[R] Using source()
Prof Brian Ripley
ripley at stats.ox.ac.uk
Thu Oct 16 08:42:57 CEST 2008
On Thu, 16 Oct 2008, Michael Just wrote:
> Hello,
> I have never used source and I am a R beginner.
Not a 'beginner' R-help poster, though. (32 posts this month so far under
this name.)
> If I have text file that contains 1,000's of lines of code. Can I use
> source to bring this code into R and execute the code?
Yes. But surely after you have written (or even understood) a file with
1,000's of lines of code you are no longer a 'beginner'.
> Does it run the code one line at a time?
No. It parses the file and runs the parsed code one expression at a time.
> Is there a best way to setup source() for maximum effieciency?
Worry about efficiency when you have to (when you are no longer a
'beginner'). Remember Jackson's Rules of Optimization (in the context of
programming):
1) Don't do it.
2) (For experts only) Don't do it yet.
But you can use other means to run large collections of code,
e.g. make a package or use Rscript.
> After reading ?source() would I just do:
>
> source("my_Rcode.txt")
Yes (most people use extension 'R' for R source, though).
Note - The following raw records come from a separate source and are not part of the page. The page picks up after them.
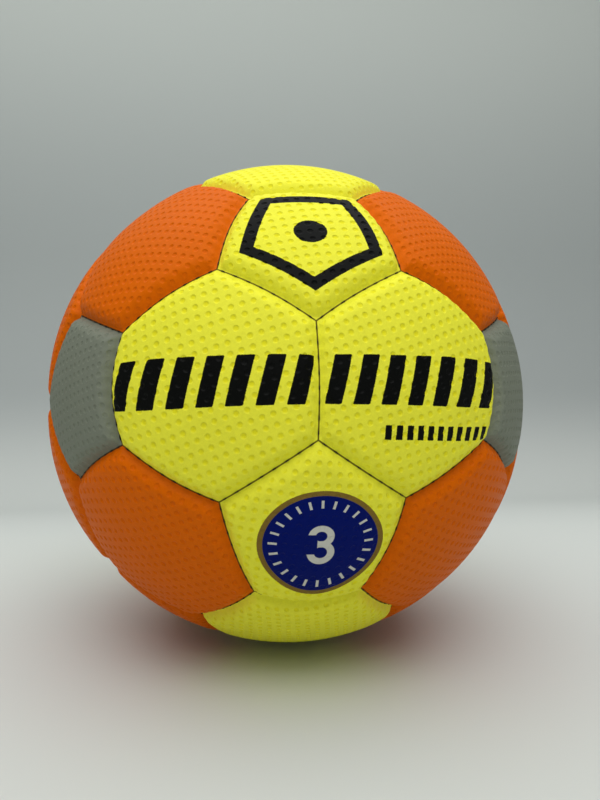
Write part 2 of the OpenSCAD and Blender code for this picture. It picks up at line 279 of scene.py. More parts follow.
class Panel:
    """One panel: its node's name, shape, colour and frame, whose +X leads to the middle of one seam."""

    def __init__(self, words, weights, shape, colour, number):
        self.name = "_".join(words) + "_" + shape
        self.shape, self.colour, self.number = shape, colour, number
        way = Vector((0, 0, 0))
        for word, weight in zip(words, weights):
            axis, sign = WAYS[word]
            way[axis] = sign * weight
        self.way = way.normalized()

    def hexagons_beside(self, panels):
        return [p for p in panels
                if p is not self and p.shape == "hexagon" and between(self.way, p.way) < NEIGHBOUR_ANGLE]

    def face(self, towards):
        """Sets the frame's axes, and the level ones that the maps follow: right and up, seen from outside."""
        z = self.way
        x = unit(towards - z * towards.dot(z))
        self.axes = np.array([x, z.cross(x), z])
        right = unit(UP.cross(z))
        level = np.array([right, z.cross(right)])
        self.level = level @ self.axes[:2].T

    @property
    def dimple_turn(self):
        spread = (self.number * TURN_STEP) % TURN_SPREAD - TURN_SPREAD / 2
        return math.radians(DIMPLE_TURNS.get(self.name, spread))

    @property
    def dimple_shift(self):
        return np.array([self.number * PHI % 1, self.number * PHI * PHI % 1])


def all_panels():
    panels = []
    for words, weights, shape, colour in FAMILIES:
        for chosen in itertools.product(*(w.split() for w in words)):
            panels.append(Panel(chosen, weights, shape, colour, len(panels)))
    for panel in panels:
        panel.face(panel.hexagons_beside(panels)[0].way)
    return panels


PANELS = all_panels()


def seam_axes(first, second):
    """The way out through the middle of a seam, and the way from its first panel into the second."""
    towards = unit(second.way - first.way * second.way.dot(first.way))
    reach = REACH[first.shape]
    out = math.sin(reach) * towards + math.cos(reach) * first.way
    return out, math.cos(reach) * towards - math.sin(reach) * first.way


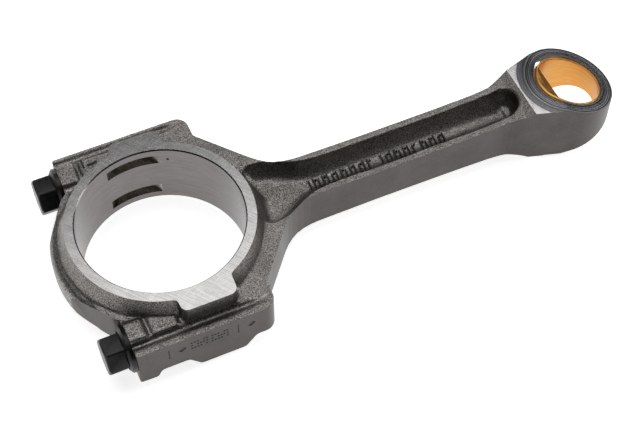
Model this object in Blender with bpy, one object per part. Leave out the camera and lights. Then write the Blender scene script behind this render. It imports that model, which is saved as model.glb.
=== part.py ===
"""Connecting rod with a fracture-split crank end, as an assembly of five pieces.

The rod lies flat. X runs from the crank end to the piston-pin end, Y across the
rod, Z along both bores. The origin is the middle of the underside of the whole
rod, so the rod rests on Z = 0. Drawing sizes are measured from the crank bore's
centre, halfway up its width, and FRAME moves them to the origin.
"""
import math

import bmesh
import bpy
from mathutils import Matrix, Vector

MM = 0.001

# Driving dimensions
ROD_LENGTH = 155.0 * MM          # crank bore centre to pin bore centre
CRANK_BORE_R = 28.4 * MM
CRANK_HALF = 13.45 * MM          # half the width over the crank thrust faces
EYE_HALF = 12.4 * MM             # half the width over the pin-end faces
EYE_R = 16.25 * MM
BUSH_BORE_R = 11.0 * MM
BUSH_WALL = 1.0 * MM
BOLT_Y = 34.2 * MM               # bolt axis to the rod's centre line
THREAD_R = 4.0 * MM
FIT_GAP = 0.3 * MM               # clearance between neighbouring pieces
PAST = 10.0 * MM                 # how far a cutter runs past the solid that it cuts

# Crank end
RING_R = 32.0 * MM               # machined thrust ring
RING_FOOT_R = 34.3 * MM          # its drafted wall ends here, inside the forging
RING_FOOT_Z = 5.5 * MM
SIDE_Y = 42.3 * MM               # flat side faces
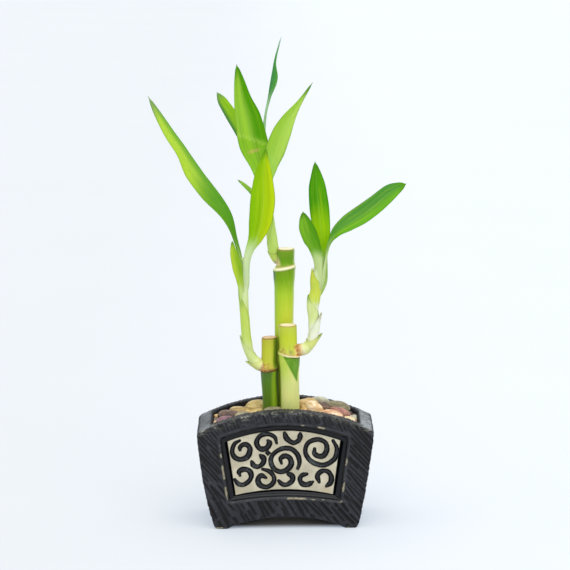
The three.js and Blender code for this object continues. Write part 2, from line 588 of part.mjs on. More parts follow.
const box = new THREE.Box3().setFromObject(plant);
const centre = box.getCenter(new THREE.Vector3());
plant.position.set(-centre.x, -centre.y, -box.min.z);

export default plant;
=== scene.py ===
"""Lucky bamboo in its fan-shaped stoneware pot.

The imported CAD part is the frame. Everything here is drawn in millimetres about the middle of the
pot's footprint, X right, Y away from the viewer, Z up, and make() turns it into metres in the row
frame. All pieces ride on the one body, "root".
"""
import math

import bmesh
import bpy
import numpy as np
from mathutils import Matrix, Vector, noise


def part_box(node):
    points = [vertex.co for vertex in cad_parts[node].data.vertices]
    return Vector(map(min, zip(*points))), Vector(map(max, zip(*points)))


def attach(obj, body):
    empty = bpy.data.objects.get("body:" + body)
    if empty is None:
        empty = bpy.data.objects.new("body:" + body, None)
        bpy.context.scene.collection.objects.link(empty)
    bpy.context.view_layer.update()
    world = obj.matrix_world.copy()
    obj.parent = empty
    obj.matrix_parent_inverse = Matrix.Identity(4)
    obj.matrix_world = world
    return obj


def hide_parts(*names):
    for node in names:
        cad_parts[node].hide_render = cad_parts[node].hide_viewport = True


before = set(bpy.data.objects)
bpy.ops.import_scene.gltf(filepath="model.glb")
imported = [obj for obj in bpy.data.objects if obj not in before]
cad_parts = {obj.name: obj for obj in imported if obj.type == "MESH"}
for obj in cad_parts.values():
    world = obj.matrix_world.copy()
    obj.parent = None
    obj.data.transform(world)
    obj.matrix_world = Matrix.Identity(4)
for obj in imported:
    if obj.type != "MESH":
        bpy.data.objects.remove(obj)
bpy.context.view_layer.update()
pot_low, pot_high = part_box("pot")
OFFSET = np.array([(pot_low.x + pot_high.x) * 500, (pot_low.y + pot_high.y) * 500, 0.0])

CAMERA_AT = (-6.0, -1480.0, 425.5)
CAMERA_TURN = (0.25, 10.5, -0.48)              # yaw, dip and roll in degrees
SENSOR, FOCAL_PIXELS, IMAGE_PIXELS = 36, 2400, 570
WORLD_STRENGTH, WORLD_COLOUR = 1.2, (0.955, 0.978, 1.0, 1)
SUNS = {          # where it comes from, strength, angle it fills in degrees, colour
    "key": ((0.26, -0.78, 0.8), 1.75, 70, (1.0, 0.995, 0.98)),
    "fill": ((-0.5, -0.6, 0.75), 0.6, 80, (0.97, 0.985, 1.0)),
}


# ---------------------------------------------------------------- colours and nodes
def linear(colour):
    """'#rrggbb' as linear red, green, blue."""
    parts = [int(colour[i:i + 2], 16) / 255 for i in (1, 3, 5)]
    return np.array([c / 12.92 if c <= 0.04045 else ((c + 0.055) / 1.055) ** 2.4 for c in parts])


class Wire:
    """A node's output. Wires, numbers and '#rrggbb' strings mix freely as inputs of nodes."""

    def __init__(self, net, socket):
        self.net, self.socket = net, socket

    def __add__(self, other):
        return self.net.math("ADD", self, other)

    def __sub__(self, other):
        return self.net.math("SUBTRACT", self, other)

    def __rsub__(self, other):
        return self.net.math("SUBTRACT", other, self)

    def __mul__(self, other):
        return self.net.math("MULTIPLY", self, other)

    def __abs__(self):
        return self.net.math("ABSOLUTE", self)

    def span(self, low, high, most=1.0, least=0.0, easing="SMOOTHSTEP"):
        """`least` up to where this is `low`, `most` from `high` on, and a slope between them."""
        return self.net.node("ShaderNodeMapRange", {
            "Value": self, "From Min": low, "From Max": high, "To Min": least, "To Max": most,
        }, interpolation_type=easing)

    def band(self, low, full, until, high):
        """1 between `full` and `until`, 0 below `low` and above `high`."""
        return self.span(low, full) * self.span(high, until)

    def mix(self, amount, colour):
        return self.net.mix(amount, self, colour)

    def ramp(self, *stops):
        made = self.net.node("ShaderNodeValToRGB", {"Fac": self})
        elements = made.socket.node.color_ramp.elements
        while len(elements) < len(stops):
            elements.new(0.5)
        for element, (place, tone) in zip(elements, stops):
            element.position = place
            element.color = (*linear(tone), 1)
        return made


class Net:
    """Makes nodes in a tree."""

    def __init__(self, tree):
        self.tree = tree

    def node(self, kind, values=(), out=0, **settings):
        made = self.tree.nodes.new(kind)
        for key, value in settings.items():
            setattr(made, key, value)
        for key, value in dict(values).items():
            self.put(made.inputs[key], value)
        return Wire(self, made.outputs[out])

    def put(self, socket, value):
        if isinstance(value, Wire):
            self.tree.links.new(value.socket, socket)
        else:
            socket.default_value = (*linear(value), 1) if isinstance(value, str) else value

    def split(self, vector):
        made = self.node("ShaderNodeSeparateXYZ", {0: vector})
        return [Wire(self, socket) for socket in made.socket.node.outputs]

    def math(self, operation, a, b=0.0):
        return self.node("ShaderNodeMath", {0: a, 1: b}, operation=operation)

    def most(self, a, b):
        return self.math("MAXIMUM", a, b)

    def mix(self, amount, a, b):
        return self.node("ShaderNodeMix", {0: amount, 6: a, 7: b}, 2, data_type="RGBA", clamp_factor=True)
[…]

Note that you
have to explicitly print() in code run this way: auto-printing is not
done.
>
> Thanks,
> Michael
>
> [[alternative HTML version deleted]]
After so many postings, please do follow the posting guide. (No HTML.)
> PLEASE do read the posting guide http://www.R-project.org/posting-guide.html
> and provide commented, minimal, self-contained, reproducible code.
--
Brian D. Ripley, ripley at stats.ox.ac.uk
Professor of Applied Statistics, http://www.stats.ox.ac.uk/~ripley/
University of Oxford, Tel: +44 1865 272861 (self)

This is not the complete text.